The front is nothing short of stunning. It's a Super AMOLED panel that gets bright and vivid as only Samsung smartphones can get. Even if it’s just 1080p on a 6.7-inch screen, images remain crisp and clear because of the revolutionary Super AMOLED.
However, turning it over reveals a back that’s a bit on the asymmetrical side. There’s a three-camera set-up on the top centre underlined with a hardware cut-out for the retractable rotating shooters. Sure, that can be said of most smartphones these days but the prominence of the cameras and the line that demarcates where the module cuts off from the rest of the back when the motorized pop-up mechanism is activated just isn’t a pretty sight. Some users might find this aesthetically unattractive, but the trade-off should be compelling in more ways than one.
It seems to be the fashionable thing to do these days to use glass on both front and back sides and an aluminium frame on the device so that’s what the A80 comes wrapped in too. However, using glass on the back brings durability score down a bit because it doesn’t have wireless charging that requires glass-backed construction. The simple step of using metal instead of glass could have made it a bit more drop-proof.
The colour-offerings are a bit lacking. It only comes in Phantom Black, Angel Gold, and Phantom White. It’s not that those aren’t attractive colours, it’s just that we’ve seen it before in the Galaxy S10 series so they’re nothing to be excited about.
Now it’s obvious that the A80 isn’t Samsung’s flagship device but as a midrange smartphone, it’s pretty darn innovative.

Motorized Pop-Up Rotating Camera

It hits two birds with one stone. The front-facing cameras almost always suffered sub-par quality compared to the rear-facing cameras. Having the rear-cameras on the Galaxy A80 rotate solves that problem. It also makes what they call the Infinity Display possible. It’s their version of the almost bezel-less display.
The result is the ability to take selfies with the 8-megapixel ultrawide shooter or high-quality portrait shots with the TOF sensor-assisted 48-megapixel main shooter. So, whether you’re in the mood to take a group-selfie or a high-quality glamour shot, you’ll most likely have crisp images.
Because you’re always shooting with the main-cameras, you’ll also be able to shoot excellent live-focus videos. Although, it’s important to note that when in selfie-orientation, the live-focus video only works with 1080p. When it’s in the rear-facing orientation, it’s capable of 4K. As to why that is, hasn’t been discussed yet. Nevertheless, this should be a favourite feature for content creators as they’ll be more inclined to use the selfie-cameras when vlogging. Of course, it’s still no match for a DSLR but no smartphone camera, even the famed Google Pixel 3, can ever truly match up with those things.
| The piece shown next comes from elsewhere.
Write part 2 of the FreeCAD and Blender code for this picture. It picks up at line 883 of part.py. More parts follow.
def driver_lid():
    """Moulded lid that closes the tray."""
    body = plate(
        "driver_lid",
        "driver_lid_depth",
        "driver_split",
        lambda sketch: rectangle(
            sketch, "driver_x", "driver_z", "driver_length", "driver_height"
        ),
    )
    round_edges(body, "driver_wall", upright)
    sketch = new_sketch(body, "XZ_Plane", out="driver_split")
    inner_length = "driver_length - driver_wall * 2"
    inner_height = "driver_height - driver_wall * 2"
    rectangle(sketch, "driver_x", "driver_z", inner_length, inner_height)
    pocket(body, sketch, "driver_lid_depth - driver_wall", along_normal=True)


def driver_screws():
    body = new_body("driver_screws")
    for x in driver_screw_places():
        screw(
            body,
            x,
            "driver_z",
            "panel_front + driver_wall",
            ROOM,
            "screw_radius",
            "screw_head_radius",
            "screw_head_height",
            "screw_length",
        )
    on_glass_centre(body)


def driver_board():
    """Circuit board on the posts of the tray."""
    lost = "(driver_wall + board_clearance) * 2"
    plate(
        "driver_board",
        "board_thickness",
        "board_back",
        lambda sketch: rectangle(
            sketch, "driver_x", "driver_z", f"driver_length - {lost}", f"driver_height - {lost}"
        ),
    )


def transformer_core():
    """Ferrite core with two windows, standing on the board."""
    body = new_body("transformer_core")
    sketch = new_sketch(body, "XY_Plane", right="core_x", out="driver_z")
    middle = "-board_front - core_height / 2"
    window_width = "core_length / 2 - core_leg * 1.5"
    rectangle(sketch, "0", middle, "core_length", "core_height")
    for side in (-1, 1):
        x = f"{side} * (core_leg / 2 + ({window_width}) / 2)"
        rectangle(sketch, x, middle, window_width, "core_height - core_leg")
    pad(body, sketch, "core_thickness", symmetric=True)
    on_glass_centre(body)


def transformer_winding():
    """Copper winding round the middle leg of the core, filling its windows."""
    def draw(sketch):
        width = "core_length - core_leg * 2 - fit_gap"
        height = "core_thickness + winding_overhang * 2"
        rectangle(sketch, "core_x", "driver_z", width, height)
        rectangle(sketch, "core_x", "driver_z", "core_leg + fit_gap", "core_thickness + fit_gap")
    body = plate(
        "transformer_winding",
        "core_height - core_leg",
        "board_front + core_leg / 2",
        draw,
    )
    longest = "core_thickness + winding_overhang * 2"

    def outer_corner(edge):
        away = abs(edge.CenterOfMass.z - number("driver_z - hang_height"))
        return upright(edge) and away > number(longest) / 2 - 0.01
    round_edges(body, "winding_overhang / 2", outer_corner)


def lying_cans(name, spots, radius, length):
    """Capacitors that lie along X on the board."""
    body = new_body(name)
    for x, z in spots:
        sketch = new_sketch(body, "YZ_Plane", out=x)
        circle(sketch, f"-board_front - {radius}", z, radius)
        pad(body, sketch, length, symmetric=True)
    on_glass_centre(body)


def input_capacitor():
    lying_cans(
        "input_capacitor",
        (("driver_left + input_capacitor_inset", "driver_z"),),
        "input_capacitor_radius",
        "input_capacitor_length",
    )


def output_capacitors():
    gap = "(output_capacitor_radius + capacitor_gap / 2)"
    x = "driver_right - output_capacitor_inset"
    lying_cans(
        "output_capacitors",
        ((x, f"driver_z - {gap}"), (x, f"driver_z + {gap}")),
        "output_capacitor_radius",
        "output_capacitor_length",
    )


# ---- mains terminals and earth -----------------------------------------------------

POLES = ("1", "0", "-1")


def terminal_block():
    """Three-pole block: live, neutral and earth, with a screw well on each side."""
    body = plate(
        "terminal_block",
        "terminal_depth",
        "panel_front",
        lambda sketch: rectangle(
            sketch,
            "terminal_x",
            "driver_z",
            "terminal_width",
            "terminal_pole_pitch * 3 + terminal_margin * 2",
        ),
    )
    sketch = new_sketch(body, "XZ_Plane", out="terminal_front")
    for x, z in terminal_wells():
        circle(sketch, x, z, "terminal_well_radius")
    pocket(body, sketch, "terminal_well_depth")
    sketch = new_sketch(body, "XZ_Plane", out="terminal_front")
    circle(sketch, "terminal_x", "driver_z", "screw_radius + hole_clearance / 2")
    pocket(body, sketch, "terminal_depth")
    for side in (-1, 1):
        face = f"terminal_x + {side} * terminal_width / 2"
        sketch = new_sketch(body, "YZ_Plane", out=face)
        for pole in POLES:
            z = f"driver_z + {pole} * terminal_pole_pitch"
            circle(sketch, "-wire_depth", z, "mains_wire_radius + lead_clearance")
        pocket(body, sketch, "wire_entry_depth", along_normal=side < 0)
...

It’s important to note that Samsung isn’t the first company to use the motorized pop-up or the rotating camera module. This implementation is a combination of the Oppo N1 with the first ever rotating rear-facing camera set-up and Oppo Find X with its motorized pop up front-facing camera. However, it’s difficult to call Samsung a copycat here because they’re still technically the first one to implement both features in one phone. What it shows is a willingness to be bold with the newly re-energized enthusiasm for the mid-range segment for the South Korean tech giant.
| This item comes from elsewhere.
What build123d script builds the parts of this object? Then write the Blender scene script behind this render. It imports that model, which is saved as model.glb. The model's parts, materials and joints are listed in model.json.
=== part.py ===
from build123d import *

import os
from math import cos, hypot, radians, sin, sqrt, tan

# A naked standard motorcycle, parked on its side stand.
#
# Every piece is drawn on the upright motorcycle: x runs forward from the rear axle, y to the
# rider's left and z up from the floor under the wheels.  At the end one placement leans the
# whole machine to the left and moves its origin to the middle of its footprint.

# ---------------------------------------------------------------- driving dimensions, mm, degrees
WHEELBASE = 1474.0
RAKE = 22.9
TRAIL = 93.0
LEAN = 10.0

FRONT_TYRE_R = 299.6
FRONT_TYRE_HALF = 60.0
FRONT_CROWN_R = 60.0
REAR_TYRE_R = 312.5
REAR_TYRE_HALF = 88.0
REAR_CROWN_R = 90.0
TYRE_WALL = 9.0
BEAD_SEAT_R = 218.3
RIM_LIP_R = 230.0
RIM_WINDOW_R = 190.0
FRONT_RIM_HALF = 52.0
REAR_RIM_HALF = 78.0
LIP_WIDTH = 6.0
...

Performance & Other Notable Innovations

The A80 is the first Galaxy phone to sport the Infinity Display which is their fancy term for a bezel-less screen. This automatically makes it a great content consumption smartphone… at least in the visual sense. There are no distracting notches, or punch-holes to distract users from viewing photos or videos. However, it’s a little limited in the audio department. For one thing, it doesn’t have stereo speakers greatly decreasing the auditory experience without headphones. Speaking of headphones, you also won’t be able to use wired headphones with the Galaxy A80 as they’ve pulled the plug on that as well. So, it’s really a visually stunning phone with good enough audio experience at best. But, with the right wireless headphones, you can easily make this one of the best content consumption smartphones around.
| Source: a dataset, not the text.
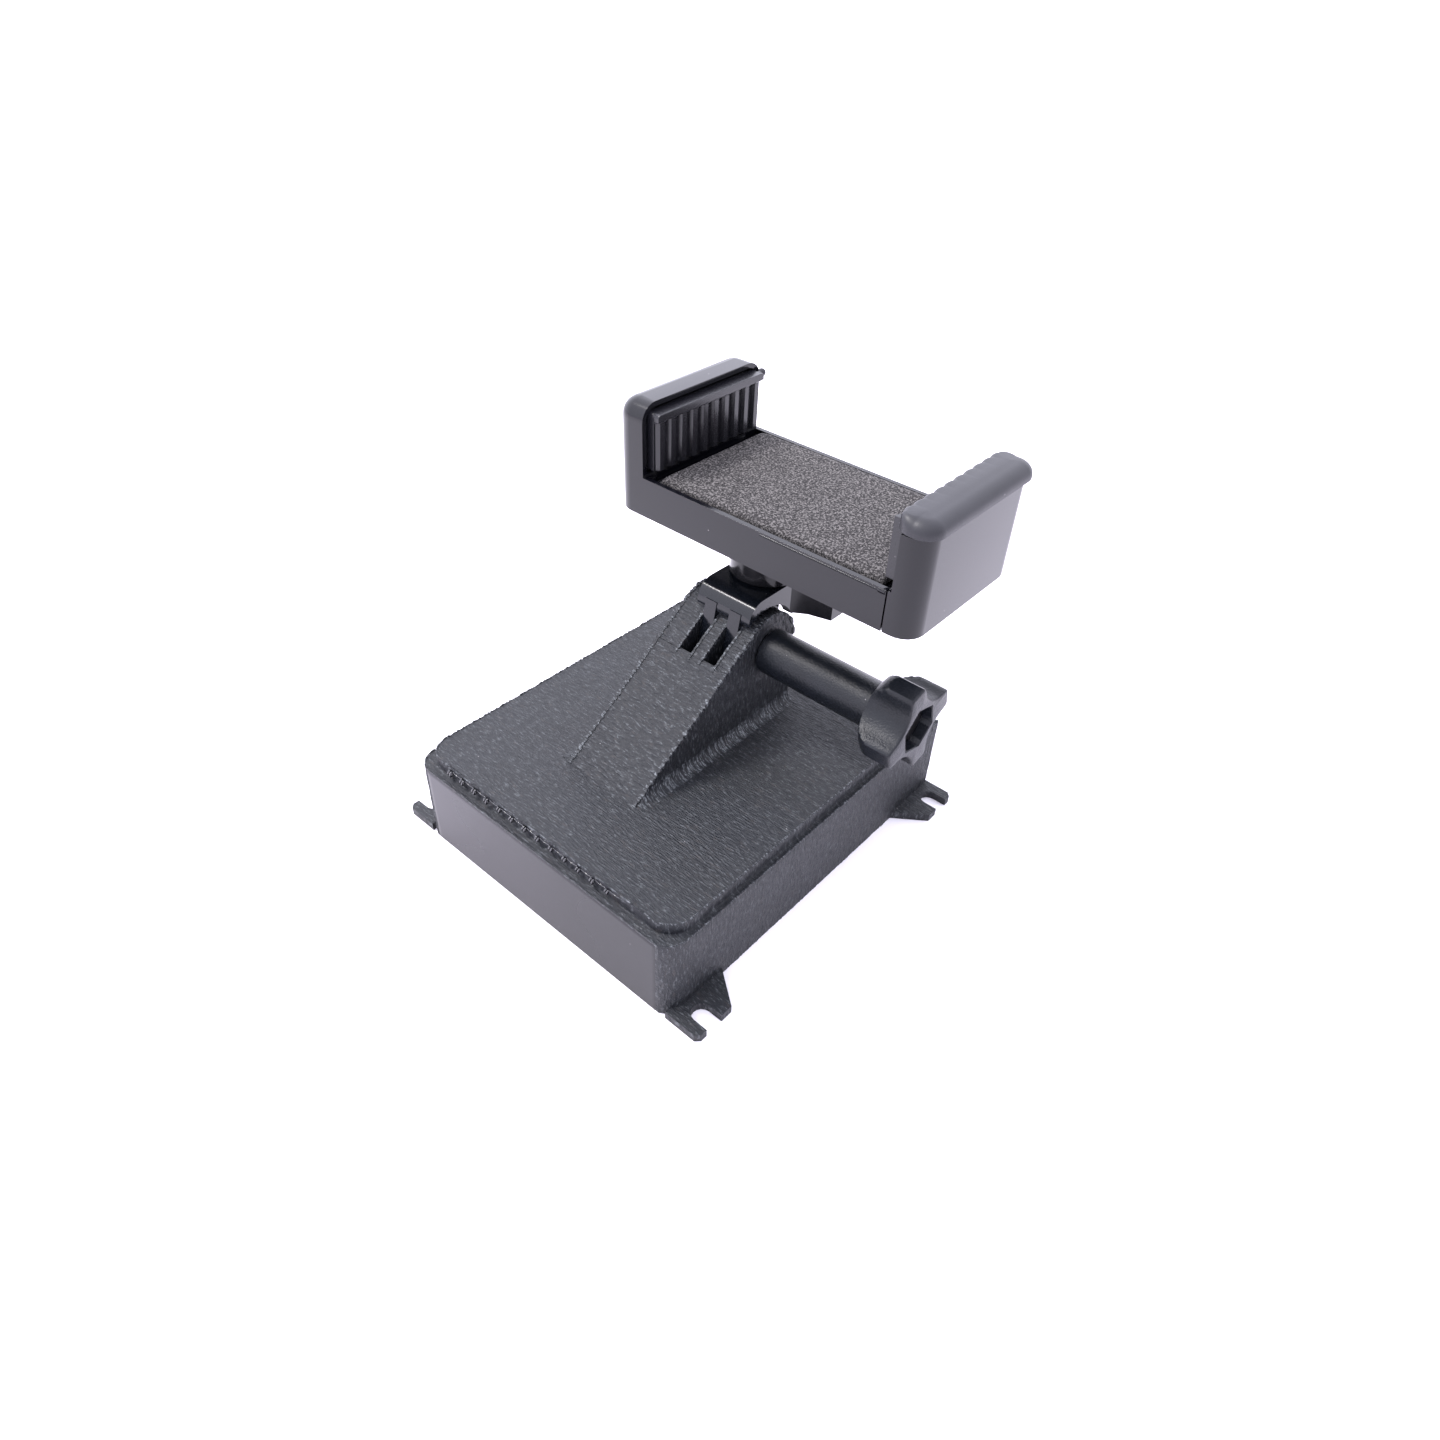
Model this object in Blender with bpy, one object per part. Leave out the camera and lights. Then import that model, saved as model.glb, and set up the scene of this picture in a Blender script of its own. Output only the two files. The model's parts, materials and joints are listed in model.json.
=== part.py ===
"""Pan tilt camera mount: a printed base with a three-finger tilt joint, a clamping thumbscrew, a two-finger
screw adapter and a spring-loaded device clamp that turns on the adapter's quarter-inch stud.

Sizes are in millimetres and become metres where a mesh is made. X runs along the tilt axis, Y from the front
to the back, Z up. The origin is the middle of the front wall's bottom rim, on the surface that the base
stands on.
"""
import bpy
import bmesh
from math import asin, atan2, cos, degrees, hypot, pi, radians, sin, sqrt

MM = 0.001

# ---- driving sizes -------------------------------------------------------------------------------------
GAP = 0.3                    # air between two pieces that touch
RUN = 0.2                    # air beside a finger or a rod that slides
ROUND_STEPS = 40             # sides of a full circle

# printed base
BASE_WIDTH = 70.0
BASE_DEPTH = 84.0
RIM_HEIGHT = 19.1
WALL = 2.2
ROOF = 2.3
CORNER_RADIUS = 5.0
CORNER_FLAT = 0.46           # how much the flat front face takes off the round corners
LID_STEP = 2.55              # height of the raised lid panel
LID_INSET = 1.25
LID_FRONT = 1.9
# screw-down ears
EAR_THICKNESS = 1.83
EAR_REACH = 6.8
EAR_TIP = 9.0                # width of an ear at its tip
EAR_ROOT = 14.1              # width of an ear where it meets the wall
EAR_SLOT_WIDTH = 4.0
EAR_SLOT_INSET = 4.35        # slot centre from the ear's straight edge
EAR_SLOT_DEPTH = 5.0
EAR_CHAMFER = 0.9
# tilt arm
ARM_LEFT = -10.4
ARM_RIGHT = 7.9
ARM_FRONT = 18.9
ARM_FILLET = 2.3
PIVOT_BACK = 57.3            # tilt axis from the front face
PIVOT_HEIGHT = 38.5
ARM_ROUND = 7.8              # radius of the arm's top round the tilt axis
FINGER_PITCH = 6.2
SLOT_WIDTH = 3.2
SLOT_RADIUS = 12.7
BOLT_RADIUS = 2.5
BOLT_CLEAR = 0.15
# thumbscrew
SLEEVE_RADIUS = 4.73
KNOB_START = 34.4
KNOB_END = 43.6
KNOB_RADIUS = 9.8
KNOB_WAIST = 6.3
KNOB_LOBES = 4
KNOB_TURN = 15.0             # degrees from +Y to the first lobe
HEX_ACROSS = 8.0             # bolt head and nut, across flats
HEX_CLEAR = 0.33
HEAD_THICKNESS = 3.5
RECESS_DEPTH = 6.0
# dome nut
NUT_THICKNESS = 4.0
NUT_SEAT = 3.4               # depth of the nut's pocket in the arm
NUT_DOME = 3.75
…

It’s also the first ever Samsung Galaxy smartphone to come equipped with a 25W charging capacity which is a lot more than what the Galaxy S10 devices can do. Together with the large battery capacity, the relatively low 1080p screen, and the energy-sipping-yet-powerful Snapdragon 710 processor, this should be a battery endurance top-performer.
All in all, the Galaxy A80 is a rare kind of a mid-range phone. It doesn’t just pick out the best features of the current flagships and pairs it with a lesser processor. It’s an innovative piece of hardware that challenges the concept of the mid-range segment itself.
The camera implementation is a genius functional feature that has a lot of potential in revolutionizing the smartphone industry not just for the mid-rangers, but for the entire smartphone space. But, of course, it’s not perfect. Aesthetics and durability are in serious question here. But if you can look past that, you're in for a pleasant surprise in an exciting segment in the smartphone world.